Search the material below for the string "finishes" and extract each line that has it.

| Provided data |

::::::

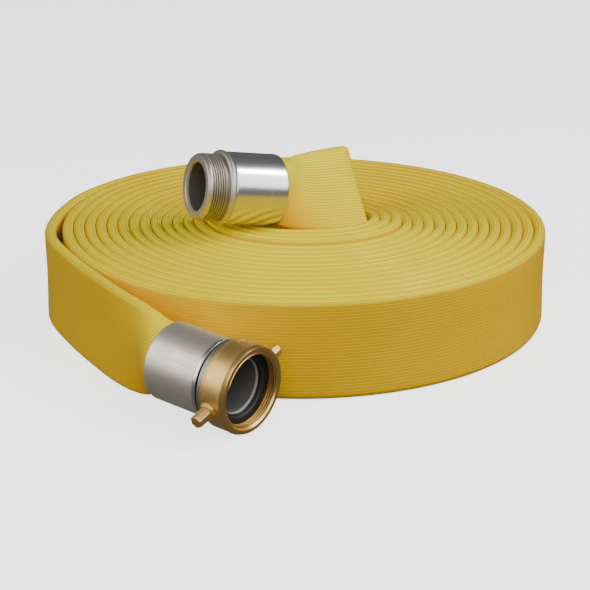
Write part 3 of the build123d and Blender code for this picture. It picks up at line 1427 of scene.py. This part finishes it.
@dataclass
class Studio:
    """The camera, the pale floor and the soft lights. Lengths are in metres.

    Args:
        target: the point that the camera aims at.
        distance: the camera's distance from it.
        elevation: degrees by which the camera looks down.
        lens: the lens's length, in millimetres.
        sensor: the sensor's width, in millimetres.
        lit: the point that the lights face.
        lights: the soft lights.
        air: how strong the light from all round is.
        floor_half: half of the floor's side.
        floor_tone: the floor's grey.
        floor_glow: the floor's own light, which keeps it evenly pale.
    """

    target: Vector
    distance: float = 1.6616
    elevation: float = 19.06
    lens: float = 108.0
    sensor: float = 36.0
    lit: Triple = (0.0, 0.0, 0.05)
    lights: tuple[Softbox, ...] = (
        Softbox("right_key", (1.25, -0.45, 1.05), 1.3, 14.0),
        Softbox("front_fill", (0.2, -1.6, 1.1), 1.6, 19.0),
        Softbox("left_fill", (-1.4, -0.4, 0.8), 1.2, 12.0),
        Softbox("sparkle", (1.0, -0.05, 1.35), 0.18, 7.0),
    )
    air: float = 0.12
    floor_half: float = 6.0
    floor_tone: float = 0.95
    floor_glow: float = 2.2

    def build(self) -> None:
        """Place everything."""
        self.camera()
        self.floor()
        for light in self.lights:
            self.hang(light)
        world = bpy.data.worlds.new("studio_air")
        bpy.context.scene.world = world
        world.use_nodes = True
        background = world.node_tree.nodes["Background"]
        background.inputs["Color"].default_value = (1.0, 1.0, 1.0, 1.0)
        background.inputs["Strength"].default_value = self.air

    def camera(self) -> None:
        """Put the camera on the roll's front side, looking slightly down."""
        data = bpy.data.cameras.new("camera")
        data.lens = self.lens
        data.sensor_width = self.sensor
        camera = bpy.data.objects.new("camera", data)
        bpy.context.scene.collection.objects.link(camera)
        tilt = radians(self.elevation)
        camera.location = self.target + Vector((0, -cos(tilt), sin(tilt))) * self.distance
        camera.rotation_euler = (pi / 2 - tilt, 0.0, 0.0)
        bpy.context.scene.camera = camera

    def floor(self) -> None:
        """Lay the pale floor."""
        mesh = bmesh.new()
        bmesh.ops.create_grid(mesh, x_segments=1, y_segments=1, size=self.floor_half)
        data = bpy.data.meshes.new("floor")
        mesh.to_mesh(data)
        mesh.free()
        floor = bpy.data.objects.new("floor", data)
        bpy.context.scene.collection.objects.link(floor)
        shader = Shader("pale_floor")
        pale = (self.floor_tone, self.floor_tone, self.floor_tone, 1.0)
        finish = shader.finish(
            Base_Color=pale,
            Roughness=0.8,
            Emission_Color=pale,
            Emission_Strength=self.floor_glow,
        )
        data.materials.append(finish)
        floor.visible_diffuse = False
        floor.visible_glossy = False

    def hang(self, light: Softbox) -> None:
        """Hang one soft light, facing the object.

        Args:
            light: the light.
        """
        data = bpy.data.lights.new(light.name, "AREA")
        data.size = light.size
        data.energy = light.power
        lamp = bpy.data.objects.new(light.name, data)
        bpy.context.scene.collection.objects.link(lamp)
        lamp.location = light.place
        lamp.rotation_euler = (Vector(self.lit) - Vector(light.place)).to_track_quat("-Z", "Y").to_euler()


# ---------------------------------------------------------------- putting it together


def coupling_place(mount: str, along: float, roll: float) -> Matrix:
    """The matrix of a coupling, from the record's mount on its axis.

    Args:
        mount: the mount's name.
        along: the mount's distance from the ferrule's rear.
        roll: degrees by which the coupling's X is turned from level.

    Returns:
        The matrix in metres, with Z out of the mouth.
    """
    found = next(m for m in frame["record"]["mounts"] if m["name"] == mount)
    axis = Vector(found["axis"]).normalized()
    level = Vector((axis.y, -axis.x, 0.0)).normalized()
    across = Matrix.Rotation(radians(roll), 3, axis) @ level
    turn = Matrix((across, axis.cross(across), axis)).transposed().to_4x4()
    return Matrix.Translation(Vector(found["pos_m"]) - axis * along * MM) @ turn


def dress_inner_layers(place: Matrix) -> None:
    """Give the CAD nodes that stay their materials.

    Args:
        place: the swivel coupling's matrix.
    """
    jacket = WovenYarn("woven_jacket", (0.82, 0.80, 0.74), (0.35, 0.33, 0.28)).build()
    lining = PlainRubber("end_lining", (0.02, 0.019, 0.018)).build()
    cover = PlainRubber("end_cover", (0.86, 0.62, 0.02), 0.4).build()
    wire = BareMetal("spring_wire", (0.62, 0.62, 0.62), (0.4, 0.4, 0.4), 0.25).build(place)
    finishes = {"lining": lining, "jacket": jacket, "cover": cover}
    chosen = {f"{end}_end_{layer}": f for end in ("female", "male") for layer, f in finishes.items()}
    chosen["retaining_wire"] = wire
    for node, finish in chosen.items():
        frame["nodes"][node].data.materials.clear()
        frame["nodes"][node].data.materials.append(finish)
        log.info("%s: new finish on the CAD node", node)


def main() -> None:
    """Build the hose, its couplings and the studio."""
    logging.basicConfig(level=logging.INFO, format="%(name)s: %(message)s")
    female = coupling_place("inlet_thread", INLET_MOUNT_AT, LUG_ROLL)
    male = coupling_place("outlet_thread", OUTLET_MOUNT_AT, 0.0)
    hose = Hose(female=female, male=male)
    hose.build()
    SwivelCoupling(place=female).build()
    ThreadedCoupling(place=male).build()
    dress_inner_layers(female)
    Studio(target=hose.home() * MM + CAMERA_AIM).build()


if __name__ == "__main__":
    main()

::::::

| The reply |
Write part 3 of the build123d and Blender code for this picture. It picks up at line 1427 of scene.py. This part finishes it.
    finishes = {"lining": lining, "jacket": jacket, "cover": cover}
    chosen = {f"{end}_end_{layer}": f for end in ("female", "male") for layer, f in finishes.items()}